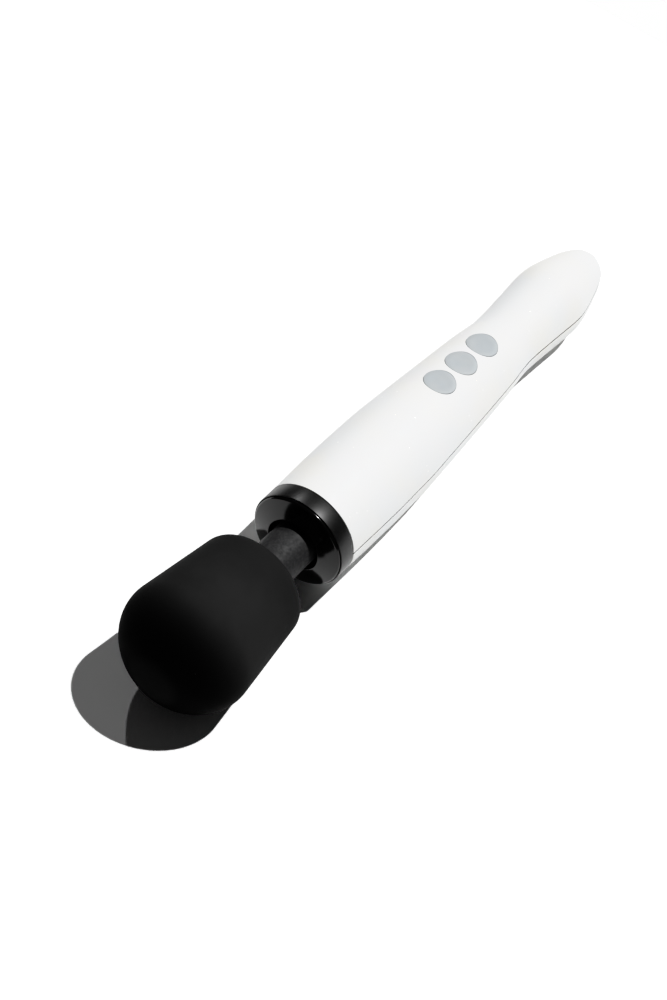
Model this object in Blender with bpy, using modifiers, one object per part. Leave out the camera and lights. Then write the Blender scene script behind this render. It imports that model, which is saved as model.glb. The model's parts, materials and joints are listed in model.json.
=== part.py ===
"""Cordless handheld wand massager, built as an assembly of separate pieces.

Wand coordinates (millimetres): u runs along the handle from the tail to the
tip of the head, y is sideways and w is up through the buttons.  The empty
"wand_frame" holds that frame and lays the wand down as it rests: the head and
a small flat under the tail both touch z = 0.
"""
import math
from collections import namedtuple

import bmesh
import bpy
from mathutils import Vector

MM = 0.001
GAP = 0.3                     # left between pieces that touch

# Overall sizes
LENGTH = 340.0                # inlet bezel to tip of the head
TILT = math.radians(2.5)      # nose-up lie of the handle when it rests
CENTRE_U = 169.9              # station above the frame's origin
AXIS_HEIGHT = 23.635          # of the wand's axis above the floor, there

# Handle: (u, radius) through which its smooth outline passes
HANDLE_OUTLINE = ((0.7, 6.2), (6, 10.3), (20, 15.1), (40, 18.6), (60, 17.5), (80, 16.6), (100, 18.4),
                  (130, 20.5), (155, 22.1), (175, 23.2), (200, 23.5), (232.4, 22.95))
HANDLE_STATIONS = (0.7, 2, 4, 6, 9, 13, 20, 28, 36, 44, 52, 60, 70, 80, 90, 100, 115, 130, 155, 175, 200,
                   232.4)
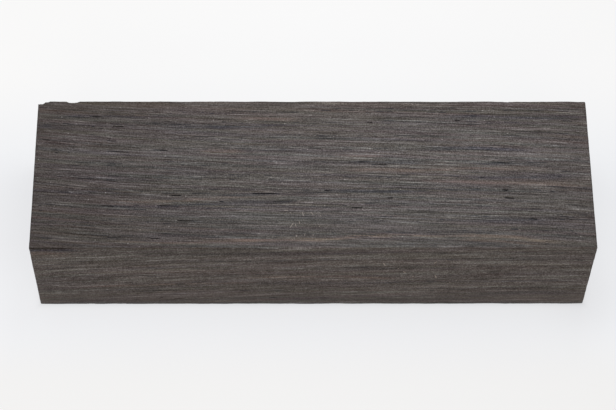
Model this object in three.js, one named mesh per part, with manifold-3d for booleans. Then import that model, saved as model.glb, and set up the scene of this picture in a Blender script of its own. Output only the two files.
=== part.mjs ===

---

- Short exercise:
Reproduce each record exactly as it appears.

- The solution:
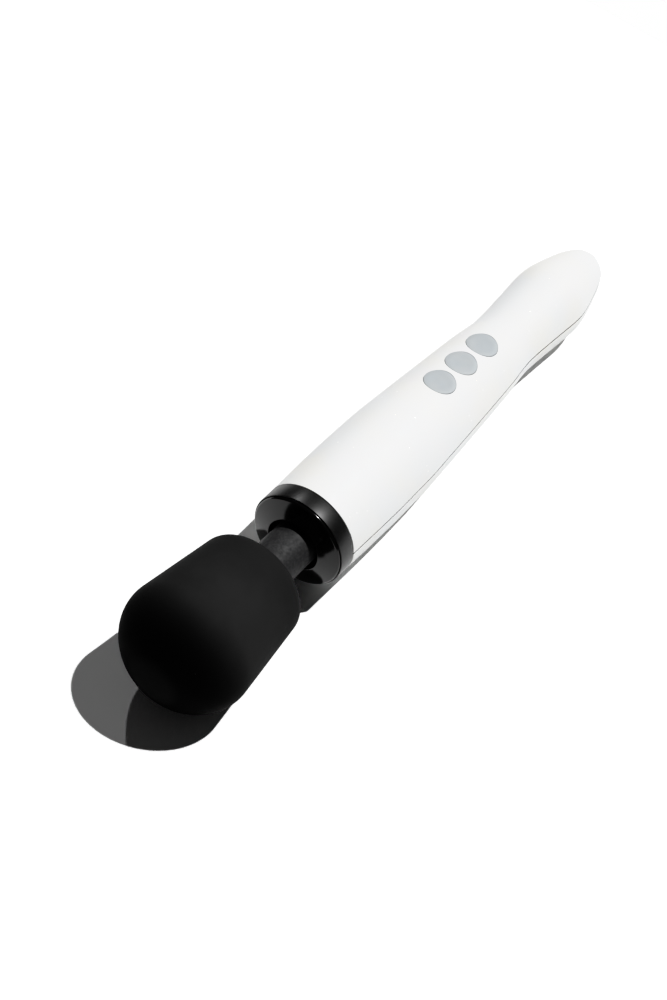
Model this object in Blender with bpy, using modifiers, one object per part. Leave out the camera and lights. Then write the Blender scene script behind this render. It imports that model, which is saved as model.glb. The model's parts, materials and joints are listed in model.json.
=== part.py ===
"""Cordless handheld wand massager, built as an assembly of separate pieces.

Wand coordinates (millimetres): u runs along the handle from the tail to the
tip of the head, y is sideways and w is up through the buttons.  The empty
"wand_frame" holds that frame and lays the wand down as it rests: the head and
a small flat under the tail both touch z = 0.
"""
import math
from collections import namedtuple

import bmesh
import bpy
from mathutils import Vector

MM = 0.001
GAP = 0.3                     # left between pieces that touch

# Overall sizes
LENGTH = 340.0                # inlet bezel to tip of the head
TILT = math.radians(2.5)      # nose-up lie of the handle when it rests
CENTRE_U = 169.9              # station above the frame's origin
AXIS_HEIGHT = 23.635          # of the wand's axis above the floor, there

# Handle: (u, radius) through which its smooth outline passes
HANDLE_OUTLINE = ((0.7, 6.2), (6, 10.3), (20, 15.1), (40, 18.6), (60, 17.5), (80, 16.6), (100, 18.4),
                  (130, 20.5), (155, 22.1), (175, 23.2), (200, 23.5), (232.4, 22.95))
HANDLE_STATIONS = (0.7, 2, 4, 6, 9, 13, 20, 28, 36, 44, 52, 60, 70, 80, 90, 100, 115, 130, 155, 175, 200,
                   232.4)
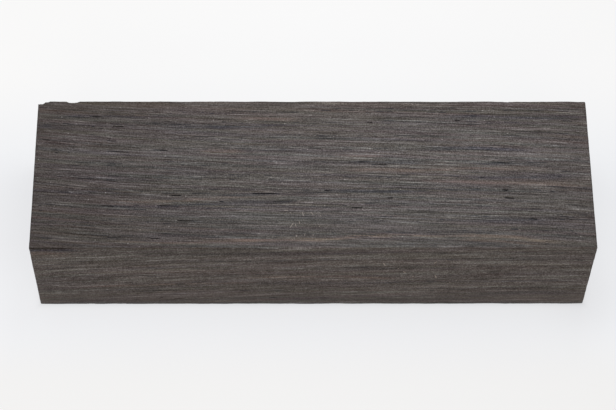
Model this object in three.js, one named mesh per part, with manifold-3d for booleans. Then import that model, saved as model.glb, and set up the scene of this picture in a Blender script of its own. Output only the two files.
=== part.mjs ===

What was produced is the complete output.